▸ **Challenge**: Reproduce each line exactly. Skip none.

▸ **Stored data**:
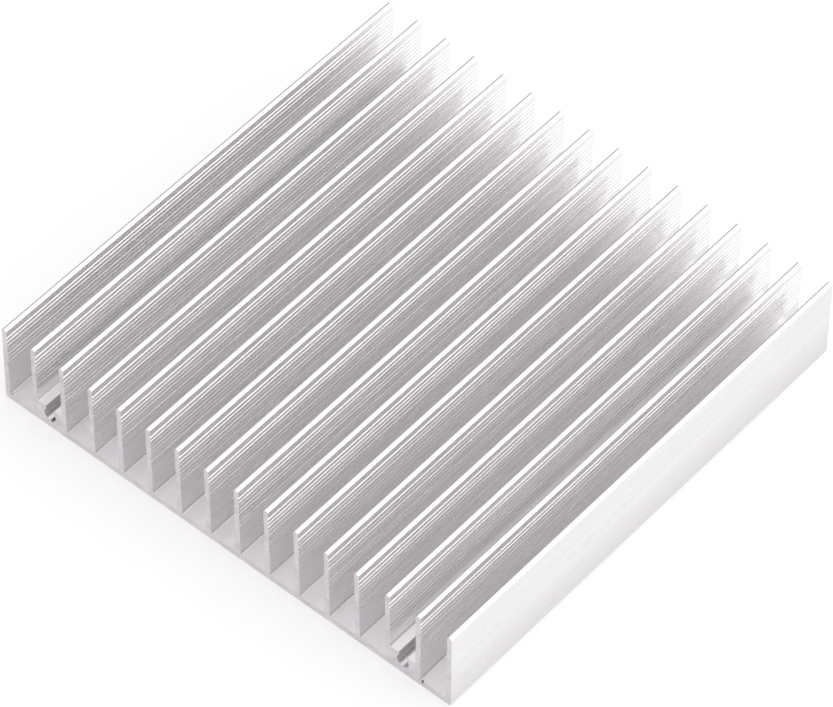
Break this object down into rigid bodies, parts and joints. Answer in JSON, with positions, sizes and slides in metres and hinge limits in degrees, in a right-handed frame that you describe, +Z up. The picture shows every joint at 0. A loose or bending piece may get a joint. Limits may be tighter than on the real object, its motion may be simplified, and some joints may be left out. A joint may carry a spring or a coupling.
{
  "type": "extruded heat sink",
  "caption": "Square extruded aluminium heat sink: thin base, straight ribbed fins along its length, and two round-bottomed screw channels open at their tops.",
  "frame": {"origin": "centre of the flat underside", "axes": "+Z up through the fins, +Y along the fins (the way the section was extruded), +X across the fins"},
  "size_m": [0.1, 0.1, 0.018],
  "materials": {
    "aluminium": "bare mill-finish extrusion, satin along the fins, saw-cut ends"
  },
  "bodies": {
    "root": {"heat_sink": "aluminium"}
  },
  "joints": []
}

▸ **Final result**:
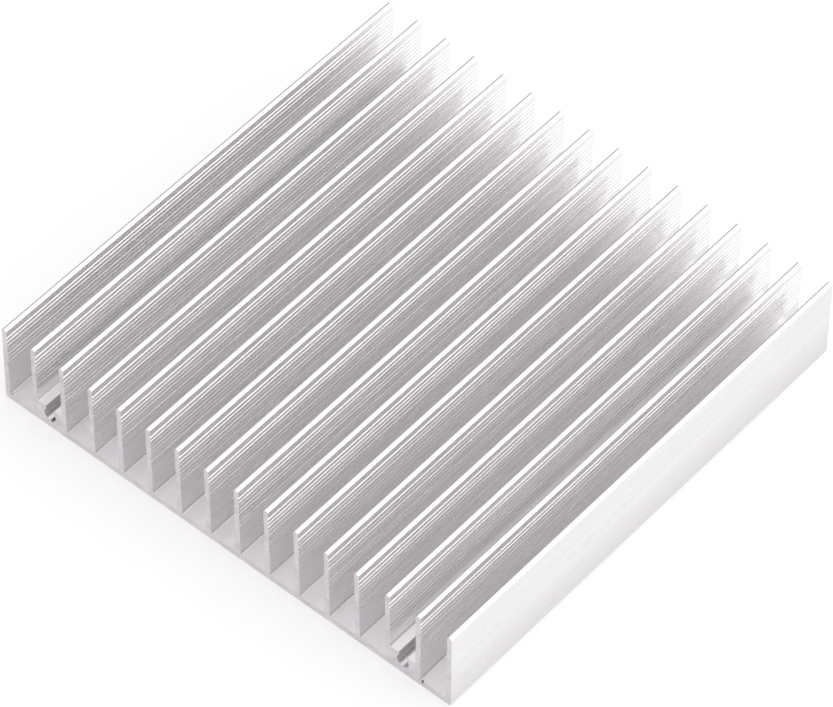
Break this object down into rigid bodies, parts and joints. Answer in JSON, with positions, sizes and slides in metres and hinge limits in degrees, in a right-handed frame that you describe, +Z up. The picture shows every joint at 0. A loose or bending piece may get a joint. Limits may be tighter than on the real object, its motion may be simplified, and some joints may be left out. A joint may carry a spring or a coupling.
{
  "type": "extruded heat sink",
  "caption": "Square extruded aluminium heat sink: thin base, straight ribbed fins along its length, and two round-bottomed screw channels open at their tops.",
  "frame": {"origin": "centre of the flat underside", "axes": "+Z up through the fins, +Y along the fins (the way the section was extruded), +X across the fins"},
  "size_m": [0.1, 0.1, 0.018],
  "materials": {
    "aluminium": "bare mill-finish extrusion, satin along the fins, saw-cut ends"
  },
  "bodies": {
    "root": {"heat_sink": "aluminium"}
  },
  "joints": []
}